[Material]
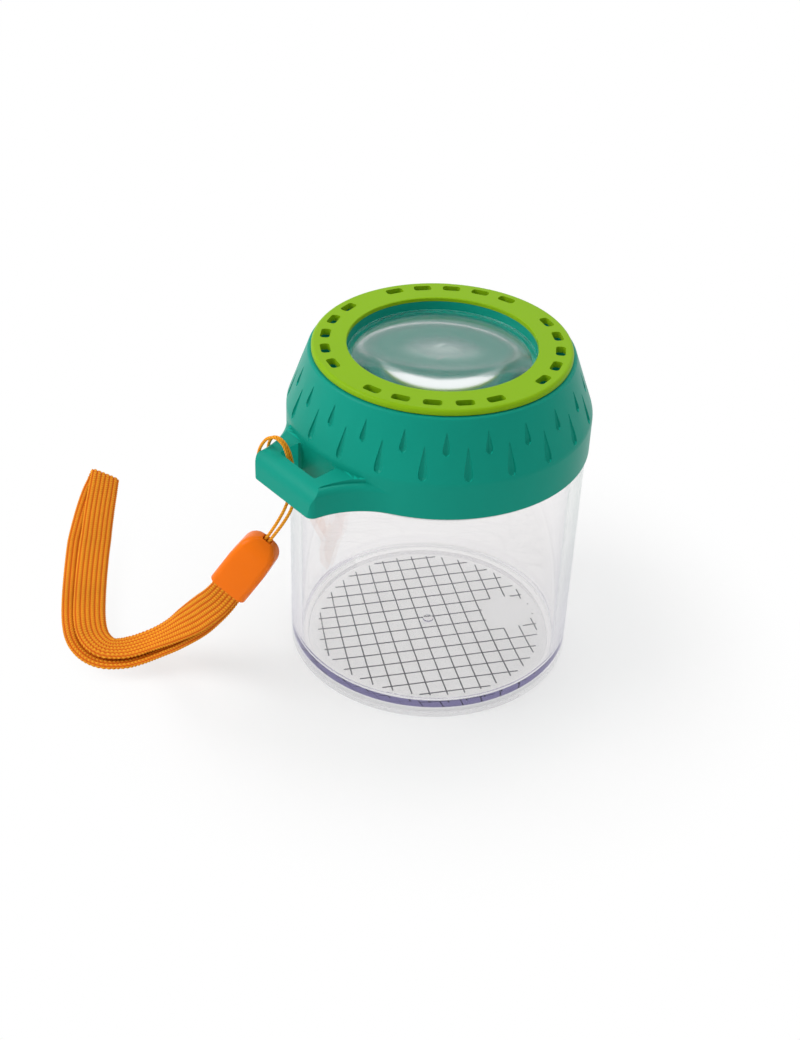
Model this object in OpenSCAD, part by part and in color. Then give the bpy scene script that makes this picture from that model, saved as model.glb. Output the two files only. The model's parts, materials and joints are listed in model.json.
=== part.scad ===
// Bug catcher jar: a clear cup with a measuring grid printed under its floor,
// and a screw lid that carries a magnifying lens, an air vent ring and a wrist strap.
// Millimetres, +Z up. The origin is on the jar's axis, in the plane it stands on.
// The lid's strap lug points along -X.

/* [Jar] */
// Outside diameter at the shoulder
jar_d = 72; // [68:0.5:76]
// How much narrower the foot is than the shoulder, in diameter
jar_taper = 0.5; // [0:0.1:1.5]
// Height of the shoulder
jar_h = 59.7; // [45:0.5:80]
// Thickness of the side wall
jar_wall = 2.7; // [2.2:0.1:3.2]
// Thickness of the floor
floor_t = 2; // [1.5:0.1:3]
// Height of the foot ring under the floor
foot_h = 1.4; // [0.8:0.1:2.5]
// Width of the foot ring
foot_w = 4; // [3:0.1:6]
// Radius between the floor and the wall inside
floor_fillet = 2; // [1:0.1:4]
// Height of the neck above the shoulder
neck_h = 10; // [7:0.1:10.4]
// How far the neck stands in from the side wall
neck_step = 1.6; // [1.5:0.05:1.8]
// Rounding of the neck's rim and of the foot's edge
jar_edge = 0.5; // [0.2:0.05:0.5]

/* [Measuring grid] */
// Distance between two lines
grid_pitch = 4.23; // [3:0.01:6]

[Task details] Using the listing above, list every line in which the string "part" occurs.

[Response]
Model this object in OpenSCAD, part by part and in color. Then give the bpy scene script that makes this picture from that model, saved as model.glb. Output the two files only. The model's parts, materials and joints are listed in model.json.
=== part.scad ===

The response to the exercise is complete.